Leslie Supnet is a Toronto-based moving image artist, originally from Winnipeg, MB. Supnet utilizes animation, found images + sound, lo-fi and experimental practices to create documents of her personal vision. She is currently pursuing her MFA at York University, and teaches animation workshops with various artist-run centres.

Her work has screened at microcinemas, galleries and film festivals such as Oberhausen International Short Film Festival, Toronto International Film Festival, Images Festival, Antimatter, Melbourne International Animation Festival and various others.

 

Chris McNamara

City Symphonies

2015

Christopher McNamara is an Ann Arbor & Windsor-based video and sound artist and educator. He has exhibited and performed his work extensively in Canada the U.S. and in Europe. In the Fall of 2004 his work was included in Shrinking Cities at Kunst Werke in Berlin and most recently he presented a solo exhibition at the Robert McLaughlin Gallery in Oshawa, ON and at the Thames Art Gallery in Chatham, ON.

He is the recipient of numerous grants, awards and fellowships including the OAC Media Arts Grant (2008, 20101, 2012) and the Joan Chalmers Fellowship (2015).

His video, Establishing Shots premiered at the International Film Festival Rotterdam in 2007 and it went on to numerous other festivals.

His Festival appearances include Mutek in Montreal, the Detroit Electronic Music Festival and Spark Festival of New Electronic Music at the University of Minnesota.
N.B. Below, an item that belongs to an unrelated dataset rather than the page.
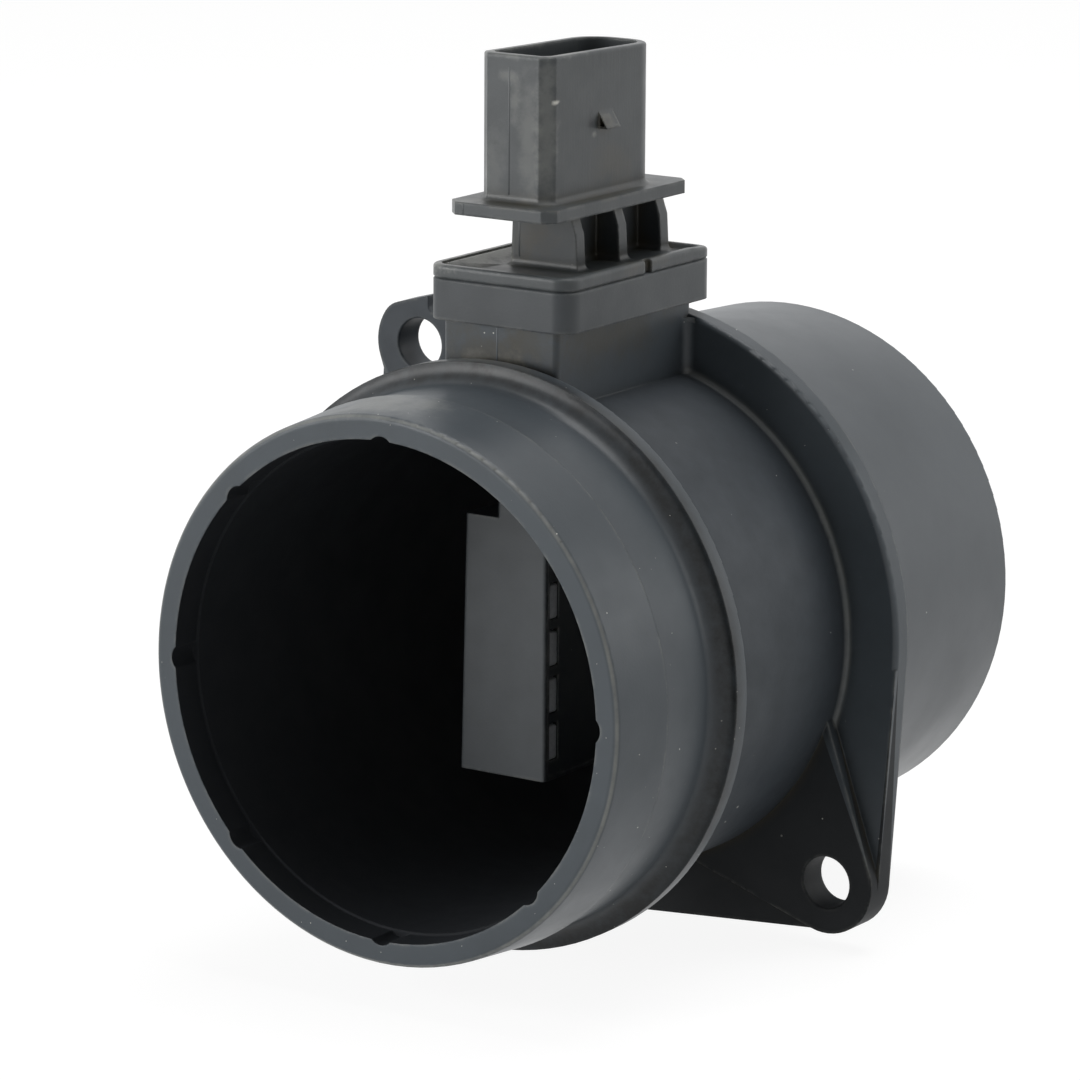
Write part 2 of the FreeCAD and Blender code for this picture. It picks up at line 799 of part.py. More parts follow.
def connector_cover():
    """Cover with its tray, neck, connector plate and shroud: one moulding over the terminals."""
    cover = rounded_prism(-block_half_width, block_half_width, block_front_y, block_rear_y,
                          block_split_z, block_top_z, block_corner)
    low = block_top_z - cover_rear_drop
    slope = polygon([
        V(-block_half_width, block_rear_y - cover_drop_length, block_top_z),
        V(-block_half_width, block_rear_y, low), V(-block_half_width, block_rear_y, block_top_z),
    ]).extrude(V(2 * block_half_width, 0, 0))
    cover = cover.cut(slope)
    cover = cover.makeFillet(cover_edge, edges_above(cover, low))
    cover = cover.makeChamfer(parting_bevel, edges_at_z(cover, block_split_z))
    tray = rounded_prism(-block_half_width + tray_rim, block_half_width - tray_rim, block_front_y + tray_rim,
                         block_rear_y - tray_rim, tray_floor_z, block_top_z, block_corner - tray_rim)
    tray = tray.makeChamfer(tray_slope, edges_at_z(tray, tray_floor_z))
    lower = cover.cut(tray).fuse(neck()).removeSplitter()
    feet = foot_edges(lower, tray_floor_z, neck_half_width + neck_draft, neck_front_y, neck_rear_y)
    feet = [edge for edge in feet if edge.BoundBox.YMin < neck_rear_y - 1e-4]
    lower = lower.makeFillet(neck_foot, feet)
    lower = lower.fuse(chamber(block_split_z - cover_step, block_split_z, cover_step_gap))
    upper = connector_plate().fuse(shroud_shell()).removeSplitter()
    upper = upper.makeFillet(shroud_foot, foot_edges(upper, plate_top_z, shroud_half_width,
                                                     shroud_front_y, shroud_rear_y))
    body = lower.fuse([upper, latch_nub()]).removeSplitter()
    cavity = shroud_prism(shroud_wall, cavity_floor_z, shroud_top_z)
    notch = box(block_half_width - cover_notch_depth, block_half_width, cover_notch_y,
                cover_notch_y + cover_notch_width, block_split_z, block_top_z)
    cuts = [cavity, notch, latch_core()] + [terminal(index) for index in range(terminal_count)]
    return body.cut(cuts)


def build():
    """Every piece of the sensor by its node name."""
    pieces = {
        "tube_housing": tube_housing(),
        "flow_grid": flow_grid(),
        "grid_retaining_ring": grid_ring(),
        "sensor_carrier": sensor_carrier(),
        "plug_seal": seal_ring(),
        "bypass_side_cover": side_cover(),
        "bypass_shield_strip": shield_strip(),
        "measuring_strip": measuring_strip().cut(element_box()),
        "hot_film_element": element_box(),
        "air_temperature_bead": temperature_bead(),
        "temperature_lead_front": temperature_lead(-1),
        "temperature_lead_rear": temperature_lead(1),
        "cover_bond_ring": bond_ring(),
        "heat_spreader": heat_spreader(),
        "circuit_board": circuit_board(),
        "signal_chip": signal_chip(),
        "power_chip": power_chip(),
        "connector_cover": connector_cover(),
    }
    for index in range(capacitor_count):
        pieces["capacitor_" + str(index + 1)] = capacitor(index)
    for index in range(terminal_count):
        pieces["terminal_" + str(index + 1)] = terminal(index)
    return pieces


os.makedirs("parts", exist_ok=True)
for name, shape in build().items():
    shape = shape.removeSplitter() if len(shape.Solids) == 1 else shape
    shape.exportStep(os.path.join("parts", name + ".step"))
    print(name, len(shape.Solids), round(shape.Volume, 2), shape.isValid())
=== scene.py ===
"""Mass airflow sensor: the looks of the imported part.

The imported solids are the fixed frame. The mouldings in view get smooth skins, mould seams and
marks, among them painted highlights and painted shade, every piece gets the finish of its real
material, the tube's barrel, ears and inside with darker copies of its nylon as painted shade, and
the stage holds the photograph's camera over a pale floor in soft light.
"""

import json
import math

import bpy
from bpy.props import FloatProperty, FloatVectorProperty, PointerProperty
from mathutils import Matrix, Vector

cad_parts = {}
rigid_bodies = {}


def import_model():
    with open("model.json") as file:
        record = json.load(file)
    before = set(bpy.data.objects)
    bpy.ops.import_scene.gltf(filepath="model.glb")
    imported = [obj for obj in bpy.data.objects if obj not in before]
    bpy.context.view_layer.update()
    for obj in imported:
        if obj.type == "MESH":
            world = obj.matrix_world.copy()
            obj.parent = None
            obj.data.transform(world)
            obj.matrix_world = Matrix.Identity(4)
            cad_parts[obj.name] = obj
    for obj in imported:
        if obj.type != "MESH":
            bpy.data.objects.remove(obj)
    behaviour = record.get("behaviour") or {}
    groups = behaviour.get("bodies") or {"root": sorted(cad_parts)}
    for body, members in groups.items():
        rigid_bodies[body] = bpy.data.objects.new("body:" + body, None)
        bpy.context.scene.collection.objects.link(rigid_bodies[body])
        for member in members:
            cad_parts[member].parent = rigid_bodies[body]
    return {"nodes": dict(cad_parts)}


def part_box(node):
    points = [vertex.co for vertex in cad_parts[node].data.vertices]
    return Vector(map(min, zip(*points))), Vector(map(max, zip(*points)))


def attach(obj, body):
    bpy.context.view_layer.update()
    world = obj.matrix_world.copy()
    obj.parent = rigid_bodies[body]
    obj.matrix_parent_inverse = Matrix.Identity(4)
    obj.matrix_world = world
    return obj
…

McNamara was a founding member of the electronic music and art collective, Thinkbox. His more recent music and live cinema projects and collaborations include Noiseborder Ensemble and nospectacle. He has releases on Affin, Overlap.org, & Detroit Threads.

 

Andrew J. Paterson

The Man Without a Movie Camera

2008-2015

Andrew James Paterson is an inter-media artist working with video, film, performance, writing and music, based in Toronto. Paterson has lately been making non-camera video works, many of them musically-based, working with his own drawings or with the materials of the Final cut Pro editing system. His body of work focuses on systems, inventories, tensions between bodies and technologies, and language.